— Start THE RECORDS —

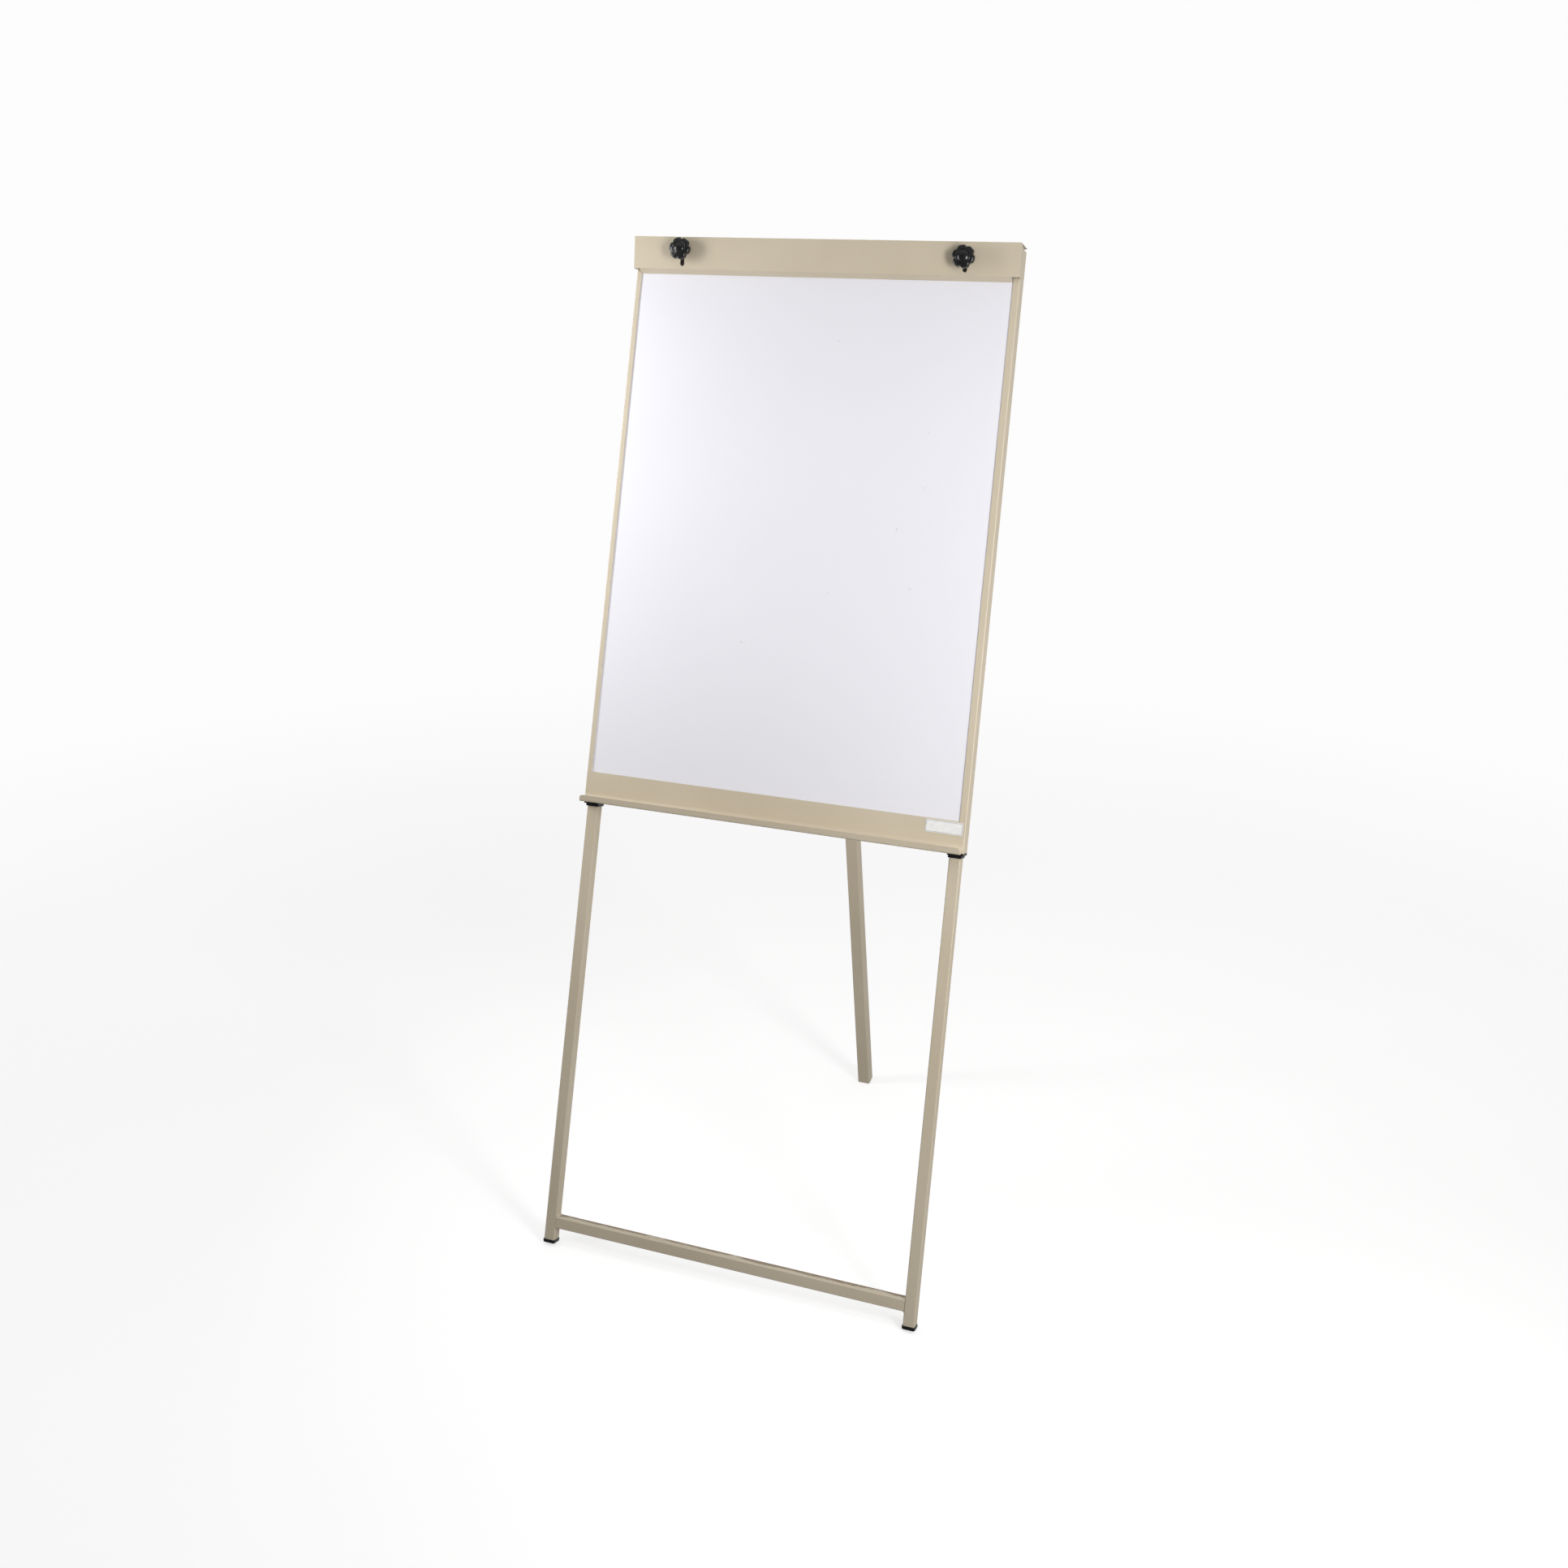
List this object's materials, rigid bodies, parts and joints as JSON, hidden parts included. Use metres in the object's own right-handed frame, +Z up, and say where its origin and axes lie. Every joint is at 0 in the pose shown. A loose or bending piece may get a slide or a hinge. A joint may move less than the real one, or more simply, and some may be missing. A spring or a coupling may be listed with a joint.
{
  "type": "flipchart easel",
  "caption": "Free-standing flipchart easel with a white writing board, a clamping header, a pen tray, a telescopic front leg frame and a folding telescopic rear leg.",
  "frame": {"origin": "on the floor, at the middle of the footprint of the standing easel", "axes": "+Z up; the writing face looks towards -Y and leans back towards +Y; +X is to the right of someone facing the board"},
  "size_m": [0.7026, 0.8124, 1.7662],
  "materials": {
    "beige_coat": "beige powder coat, satin, fine orange peel",
    "white_enamel": "white writing enamel, semi-gloss",
    "hardboard": "bare hardboard back",
    "black_plastic": "moulded, satin",
    "zinc_steel": "bright zinc plating",
    "label_film": "plain printed film"
  },
  "bodies": {
    "board": {"side_channel_left": "beige_coat", "side_channel_right": "beige_coat", "whiteboard_face": "white_enamel", "board_core": "hardboard", "stud_rail": "beige_coat", "hinge_rail": "beige_coat", "bottom_rail": "beige_coat", "stud_rail_rivet_left": "zinc_steel", "stud_rail_rivet_right": "zinc_steel", "hinge_rail_rivet_left": "zinc_steel", "hinge_rail_rivet_right": "zinc_steel", "bottom_rail_rivet_left": "zinc_steel", "bottom_rail_rivet_right": "zinc_steel", "pen_tray": "beige_coat", "blank_label": "label_film", "guide_collar_left": "black_plastic", "guide_collar_right": "black_plastic", "clamp_stud_left": "zinc_steel", "clamp_stud_right": "zinc_steel", "stud_nut_left": "zinc_steel", "stud_nut_right": "zinc_steel", "hinge_bracket": "zinc_steel", "bracket_screw_left": "zinc_steel", "bracket_screw_right": "zinc_steel", "pivot_bolt": "zinc_steel", "pivot_nut": "zinc_steel", "leg_lock_nut_left": "zinc_steel", "leg_lock_nut_right": "zinc_steel"},
    "leg_frame": {"leg_tube_left": "beige_coat", "leg_tube_right": "beige_coat", "crossbar": "beige_coat", "foot_cap_left": "black_plastic", "foot_cap_right": "black_plastic", "leg_glide_left": "black_plastic", "leg_glide_right": "black_plastic"},
    "rear_leg_upper": {"rear_upper_tube": "beige_coat", "pivot_spacer_left": "black_plastic", "pivot_spacer_right": "black_plastic", "rear_glide": "black_plastic"},
    "rear_leg_lower": {"rear_lower_tube": "beige_coat", "rear_end_plug": "black_plastic", "rear_cuff": "black_plastic", "rear_lock_nut": "zinc_steel"},
    "rear_lock": {"rear_lock_screw": "zinc_steel", "rear_lock_knob": "black_plastic"},
    "leg_lock_left": {"leg_lock_screw_left": "zinc_steel", "leg_lock_knob_left": "black_plastic"},
    "leg_lock_right": {"leg_lock_screw_right": "zinc_steel", "leg_lock_knob_right": "black_plastic"},
    "clamp_washers": {"clamp_washer_left": "zinc_steel", "clamp_washer_right": "zinc_steel"},
    "header": {"clamp_header": "beige_coat"},
    "knob_left": {"clamp_knob_left": "black_plastic", "knob_insert_left": "zinc_steel"},
    "knob_right": {"clamp_knob_right": "black_plastic", "knob_insert_right": "zinc_steel"}
  },
  "joints": [
    {"name": "leg_frame_slide", "type": "slide", "parent": "board", "child": "leg_frame", "axis": [0, 0.2368, 0.9715], "range_m": [0, 0.7]},
    {"name": "rear_leg_fold", "type": "hinge", "parent": "board", "child": "rear_leg_upper", "pos_m": [0, 0.03574, 1.63895], "axis": [-1, 0, 0], "range_deg": [0, 26]},
    {"name": "rear_leg_slide", "type": "slide", "parent": "rear_leg_upper", "child": "rear_leg_lower", "axis": [0, -0.2139, 0.9769], "range_m": [0, 0.65]},
    {"name": "rear_lock_spin", "type": "hinge", "parent": "rear_leg_lower", "child": "rear_lock", "pos_m": [0, 0.21334, 0.92129], "axis": [0, 0.9769, 0.2139], "range_deg": [0, 720]},
    {"name": "leg_lock_left_spin", "type": "hinge", "parent": "board", "child": "leg_lock_left", "pos_m": [-0.331, -0.16754, 0.83039], "axis": [0, 0.9715, -0.2368], "range_deg": [0, 720]},
    {"name": "leg_lock_right_spin", "type": "hinge", "parent": "board", "child": "leg_lock_right", "pos_m": [0.331, -0.16754, 0.83039], "axis": [0, 0.9715, -0.2368], "range_deg": [0, 720]},
    {"name": "clamp_open", "type": "slide", "parent": "board", "child": "clamp_washers", "axis": [0, -0.9715, 0.2368], "range_m": [0, 0.008]},
    {"name": "header_lift", "type": "slide", "parent": "clamp_washers", "child": "header", "axis": [0, 0.2368, 0.9715], "range_m": [0, 0.019]},
    {"name": "knob_right_spin", "type": "hinge", "parent": "clamp_washers", "child": "knob_right", "pos_m": [0.2575, -0.00829, 1.73954], "axis": [0, -0.9715, 0.2368], "range_deg": [0, 2885]},
    {"name": "knob_left_spin", "type": "hinge", "parent": "clamp_washers", "child": "knob_left", "pos_m": [-0.2575, -0.00722, 1.74391], "axis": [0, -0.9715, 0.2368], "range_deg": [0, 2885]}
  ],
  "couplings": [
    {"joint": "knob_right_spin", "follows": "clamp_open", "rad_per_m": 6283.2},
    {"joint": "knob_left_spin", "follows": "clamp_open", "rad_per_m": 6283.2}
  ]
}
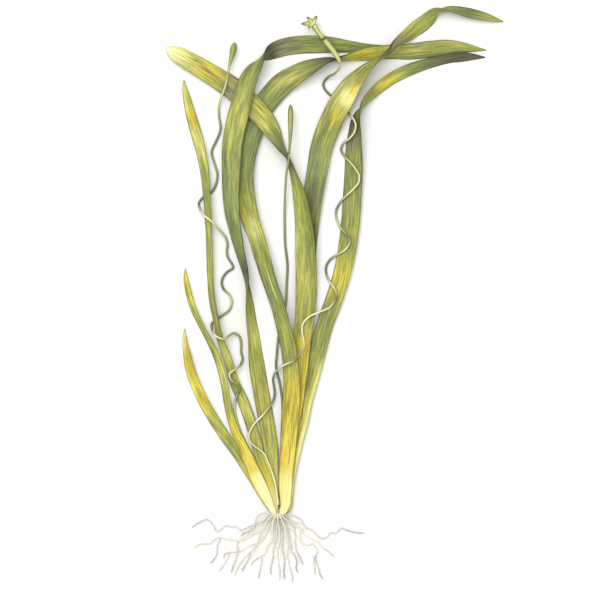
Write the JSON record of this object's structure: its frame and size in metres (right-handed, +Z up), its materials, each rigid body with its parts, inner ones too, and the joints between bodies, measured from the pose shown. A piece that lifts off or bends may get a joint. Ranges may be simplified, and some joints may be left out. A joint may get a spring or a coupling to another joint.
{
  "type": "aquatic plant",
  "caption": "Bare-rooted vallisneria laid flat: long ribbon leaves that twist and bend over, coiled flower stalks with buds and a small open flower, and a tuft of roots.",
  "frame": {"origin": "middle of the plant's outline as it lies, on the surface that it rests on", "axes": "+Y is the plant's own upward direction, from the roots to the leaf tips; +X is to the right seen from above; +Z is up from the surface"},
  "size_m": [0.2363, 0.4034, 0.0144],
  "materials": {
    "leaf_green": "soft satin leaf surface with fine lengthwise veins, olive to yellow green",
    "leaf_yellow": "soft satin leaf surface, ochre to pale yellow",
    "flower_stalk": "smooth fleshy stalk, grey green to pale yellow green",
    "bud": "smooth fleshy sheath, pale green with a darker edge",
    "flower": "matt petal, pale green with dark olive lobes",
    "crown": "fleshy, cream",
    "root": "matt, pale greyish"
  },
  "bodies": {
    "root": {"leaf_outer_left": "leaf_green", "leaf_short_yellow": "leaf_yellow", "leaf_short_low": "leaf_yellow", "leaf_tall_left": "leaf_green", "leaf_tall_middle": "leaf_green", "leaf_crossing": "leaf_green", "leaf_broad": "leaf_green", "leaf_outer_right": "leaf_green", "stalk_coiled_left": "flower_stalk", "stalk_straight": "flower_stalk", "stalk_coiled_right": "flower_stalk", "bud_left": "bud", "bud_middle": "bud", "spathe_right": "bud", "flower": "flower", "crown": "crown", "root_01": "root", "root_02": "root", "root_03": "root", "root_04": "root", "root_05": "root", "root_06": "root", "root_07": "root", "root_08": "root", "root_09": "root", "root_10": "root", "root_11": "root", "root_12": "root", "root_13": "root", "root_14": "root", "root_15": "root", "root_16": "root", "root_17": "root", "root_18": "root", "root_19": "root", "root_20": "root", "root_21": "root"}
  },
  "joints": []
}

— End THE RECORDS —

→ **DIRECTIONS FOR THIS TASK**: Print out the whole listing exactly as it appears.

→ **EXPECTED ANSWER**:
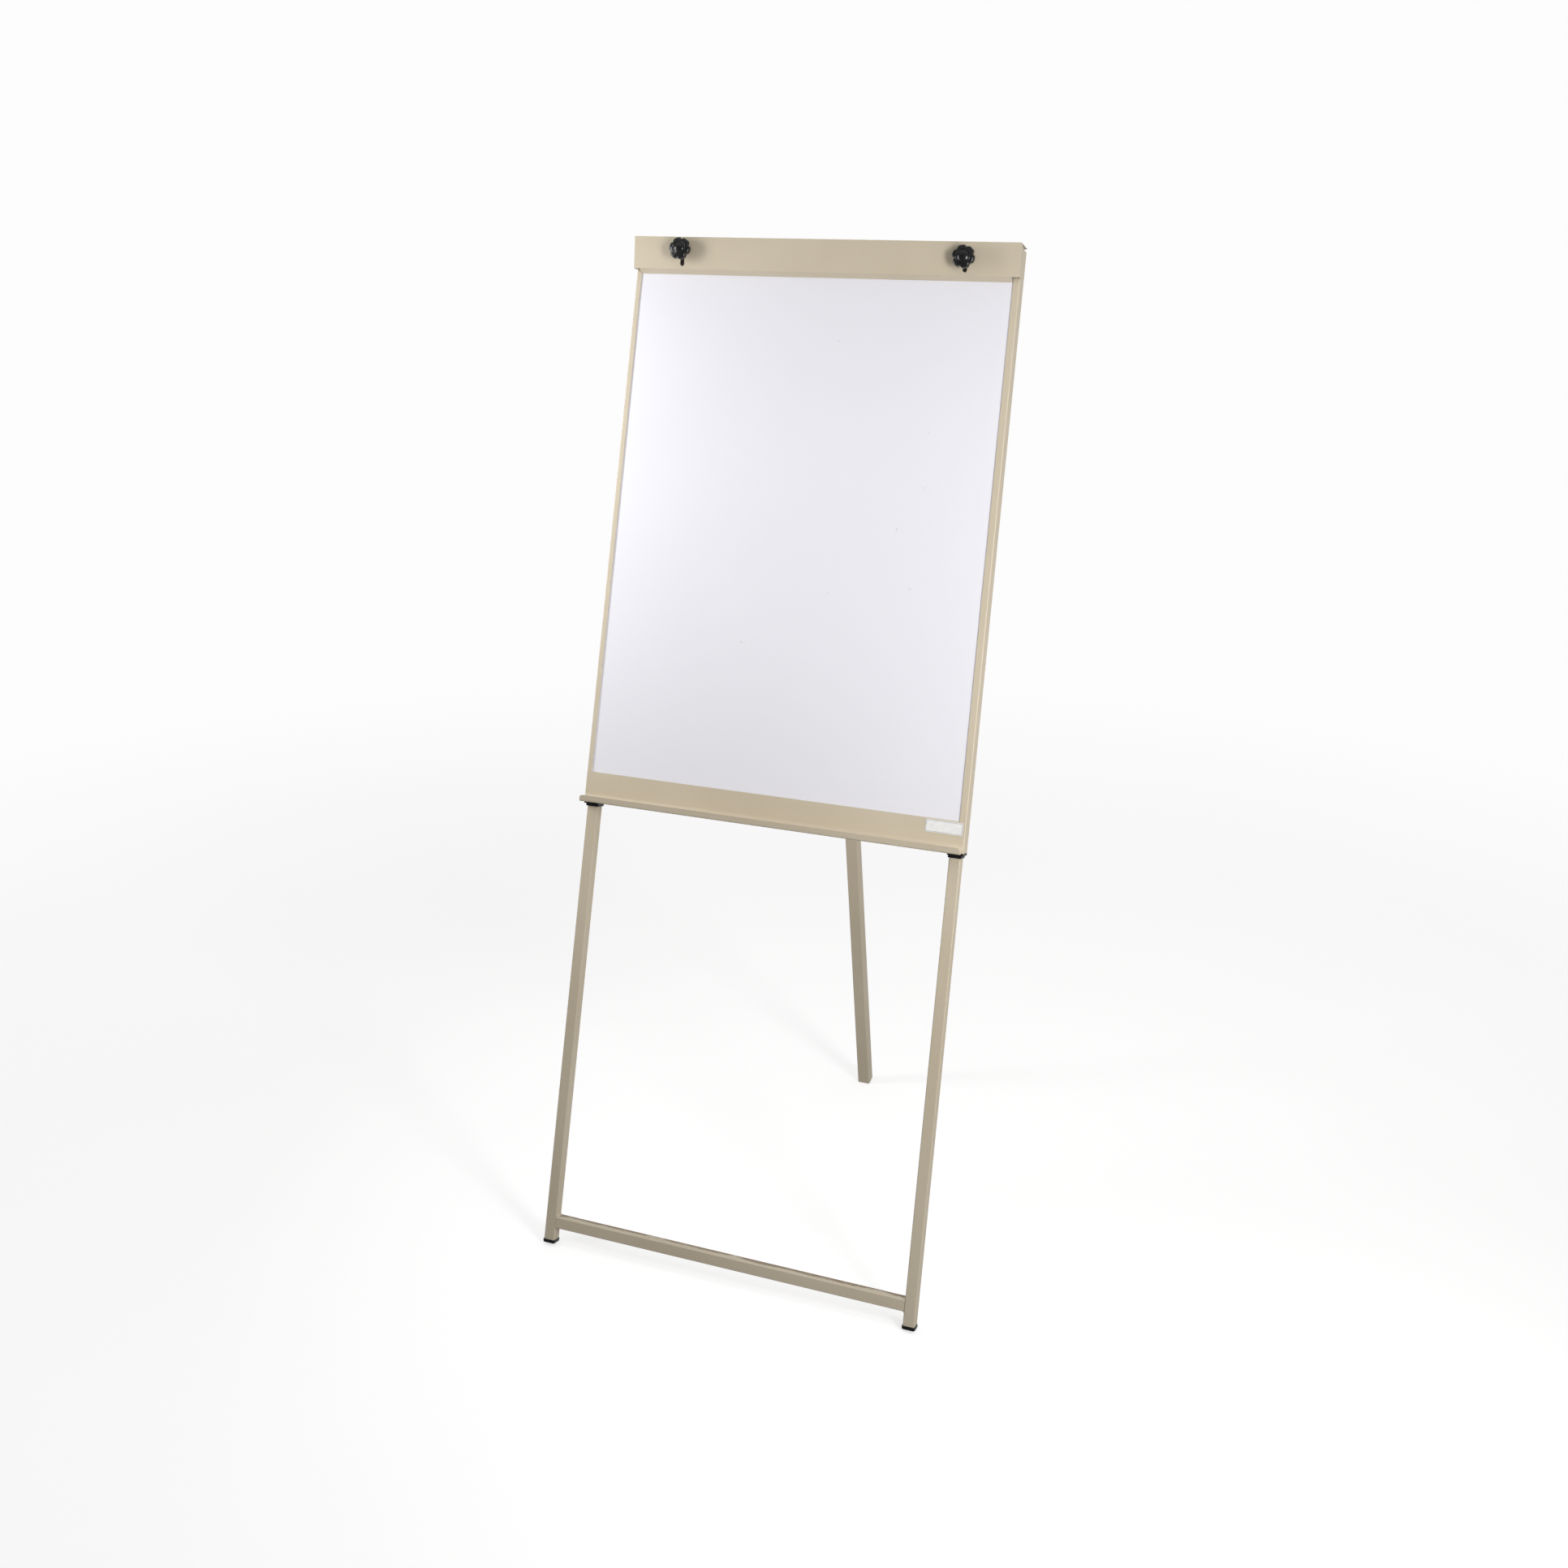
List this object's materials, rigid bodies, parts and joints as JSON, hidden parts included. Use metres in the object's own right-handed frame, +Z up, and say where its origin and axes lie. Every joint is at 0 in the pose shown. A loose or bending piece may get a slide or a hinge. A joint may move less than the real one, or more simply, and some may be missing. A spring or a coupling may be listed with a joint.
{
  "type": "flipchart easel",
  "caption": "Free-standing flipchart easel with a white writing board, a clamping header, a pen tray, a telescopic front leg frame and a folding telescopic rear leg.",
  "frame": {"origin": "on the floor, at the middle of the footprint of the standing easel", "axes": "+Z up; the writing face looks towards -Y and leans back towards +Y; +X is to the right of someone facing the board"},
  "size_m": [0.7026, 0.8124, 1.7662],
  "materials": {
    "beige_coat": "beige powder coat, satin, fine orange peel",
    "white_enamel": "white writing enamel, semi-gloss",
    "hardboard": "bare hardboard back",
    "black_plastic": "moulded, satin",
    "zinc_steel": "bright zinc plating",
    "label_film": "plain printed film"
  },
  "bodies": {
    "board": {"side_channel_left": "beige_coat", "side_channel_right": "beige_coat", "whiteboard_face": "white_enamel", "board_core": "hardboard", "stud_rail": "beige_coat", "hinge_rail": "beige_coat", "bottom_rail": "beige_coat", "stud_rail_rivet_left": "zinc_steel", "stud_rail_rivet_right": "zinc_steel", "hinge_rail_rivet_left": "zinc_steel", "hinge_rail_rivet_right": "zinc_steel", "bottom_rail_rivet_left": "zinc_steel", "bottom_rail_rivet_right": "zinc_steel", "pen_tray": "beige_coat", "blank_label": "label_film", "guide_collar_left": "black_plastic", "guide_collar_right": "black_plastic", "clamp_stud_left": "zinc_steel", "clamp_stud_right": "zinc_steel", "stud_nut_left": "zinc_steel", "stud_nut_right": "zinc_steel", "hinge_bracket": "zinc_steel", "bracket_screw_left": "zinc_steel", "bracket_screw_right": "zinc_steel", "pivot_bolt": "zinc_steel", "pivot_nut": "zinc_steel", "leg_lock_nut_left": "zinc_steel", "leg_lock_nut_right": "zinc_steel"},
    "leg_frame": {"leg_tube_left": "beige_coat", "leg_tube_right": "beige_coat", "crossbar": "beige_coat", "foot_cap_left": "black_plastic", "foot_cap_right": "black_plastic", "leg_glide_left": "black_plastic", "leg_glide_right": "black_plastic"},
    "rear_leg_upper": {"rear_upper_tube": "beige_coat", "pivot_spacer_left": "black_plastic", "pivot_spacer_right": "black_plastic", "rear_glide": "black_plastic"},
    "rear_leg_lower": {"rear_lower_tube": "beige_coat", "rear_end_plug": "black_plastic", "rear_cuff": "black_plastic", "rear_lock_nut": "zinc_steel"},
    "rear_lock": {"rear_lock_screw": "zinc_steel", "rear_lock_knob": "black_plastic"},
    "leg_lock_left": {"leg_lock_screw_left": "zinc_steel", "leg_lock_knob_left": "black_plastic"},
    "leg_lock_right": {"leg_lock_screw_right": "zinc_steel", "leg_lock_knob_right": "black_plastic"},
    "clamp_washers": {"clamp_washer_left": "zinc_steel", "clamp_washer_right": "zinc_steel"},
    "header": {"clamp_header": "beige_coat"},
    "knob_left": {"clamp_knob_left": "black_plastic", "knob_insert_left": "zinc_steel"},
    "knob_right": {"clamp_knob_right": "black_plastic", "knob_insert_right": "zinc_steel"}
  },
  "joints": [
    {"name": "leg_frame_slide", "type": "slide", "parent": "board", "child": "leg_frame", "axis": [0, 0.2368, 0.9715], "range_m": [0, 0.7]},
    {"name": "rear_leg_fold", "type": "hinge", "parent": "board", "child": "rear_leg_upper", "pos_m": [0, 0.03574, 1.63895], "axis": [-1, 0, 0], "range_deg": [0, 26]},
    {"name": "rear_leg_slide", "type": "slide", "parent": "rear_leg_upper", "child": "rear_leg_lower", "axis": [0, -0.2139, 0.9769], "range_m": [0, 0.65]},
    {"name": "rear_lock_spin", "type": "hinge", "parent": "rear_leg_lower", "child": "rear_lock", "pos_m": [0, 0.21334, 0.92129], "axis": [0, 0.9769, 0.2139], "range_deg": [0, 720]},
    {"name": "leg_lock_left_spin", "type": "hinge", "parent": "board", "child": "leg_lock_left", "pos_m": [-0.331, -0.16754, 0.83039], "axis": [0, 0.9715, -0.2368], "range_deg": [0, 720]},
    {"name": "leg_lock_right_spin", "type": "hinge", "parent": "board", "child": "leg_lock_right", "pos_m": [0.331, -0.16754, 0.83039], "axis": [0, 0.9715, -0.2368], "range_deg": [0, 720]},
    {"name": "clamp_open", "type": "slide", "parent": "board", "child": "clamp_washers", "axis": [0, -0.9715, 0.2368], "range_m": [0, 0.008]},
    {"name": "header_lift", "type": "slide", "parent": "clamp_washers", "child": "header", "axis": [0, 0.2368, 0.9715], "range_m": [0, 0.019]},
    {"name": "knob_right_spin", "type": "hinge", "parent": "clamp_washers", "child": "knob_right", "pos_m": [0.2575, -0.00829, 1.73954], "axis": [0, -0.9715, 0.2368], "range_deg": [0, 2885]},
    {"name": "knob_left_spin", "type": "hinge", "parent": "clamp_washers", "child": "knob_left", "pos_m": [-0.2575, -0.00722, 1.74391], "axis": [0, -0.9715, 0.2368], "range_deg": [0, 2885]}
  ],
  "couplings": [
    {"joint": "knob_right_spin", "follows": "clamp_open", "rad_per_m": 6283.2},
    {"joint": "knob_left_spin", "follows": "clamp_open", "rad_per_m": 6283.2}
  ]
}
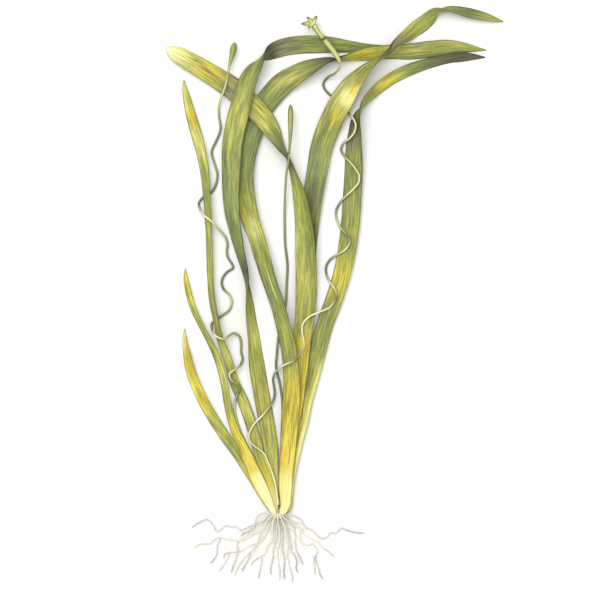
Write the JSON record of this object's structure: its frame and size in metres (right-handed, +Z up), its materials, each rigid body with its parts, inner ones too, and the joints between bodies, measured from the pose shown. A piece that lifts off or bends may get a joint. Ranges may be simplified, and some joints may be left out. A joint may get a spring or a coupling to another joint.
{
  "type": "aquatic plant",
  "caption": "Bare-rooted vallisneria laid flat: long ribbon leaves that twist and bend over, coiled flower stalks with buds and a small open flower, and a tuft of roots.",
  "frame": {"origin": "middle of the plant's outline as it lies, on the surface that it rests on", "axes": "+Y is the plant's own upward direction, from the roots to the leaf tips; +X is to the right seen from above; +Z is up from the surface"},
  "size_m": [0.2363, 0.4034, 0.0144],
  "materials": {
    "leaf_green": "soft satin leaf surface with fine lengthwise veins, olive to yellow green",
    "leaf_yellow": "soft satin leaf surface, ochre to pale yellow",
    "flower_stalk": "smooth fleshy stalk, grey green to pale yellow green",
    "bud": "smooth fleshy sheath, pale green with a darker edge",
    "flower": "matt petal, pale green with dark olive lobes",
    "crown": "fleshy, cream",
    "root": "matt, pale greyish"
  },
  "bodies": {
    "root": {"leaf_outer_left": "leaf_green", "leaf_short_yellow": "leaf_yellow", "leaf_short_low": "leaf_yellow", "leaf_tall_left": "leaf_green", "leaf_tall_middle": "leaf_green", "leaf_crossing": "leaf_green", "leaf_broad": "leaf_green", "leaf_outer_right": "leaf_green", "stalk_coiled_left": "flower_stalk", "stalk_straight": "flower_stalk", "stalk_coiled_right": "flower_stalk", "bud_left": "bud", "bud_middle": "bud", "spathe_right": "bud", "flower": "flower", "crown": "crown", "root_01": "root", "root_02": "root", "root_03": "root", "root_04": "root", "root_05": "root", "root_06": "root", "root_07": "root", "root_08": "root", "root_09": "root", "root_10": "root", "root_11": "root", "root_12": "root", "root_13": "root", "root_14": "root", "root_15": "root", "root_16": "root", "root_17": "root", "root_18": "root", "root_19": "root", "root_20": "root", "root_21": "root"}
  },
  "joints": []
}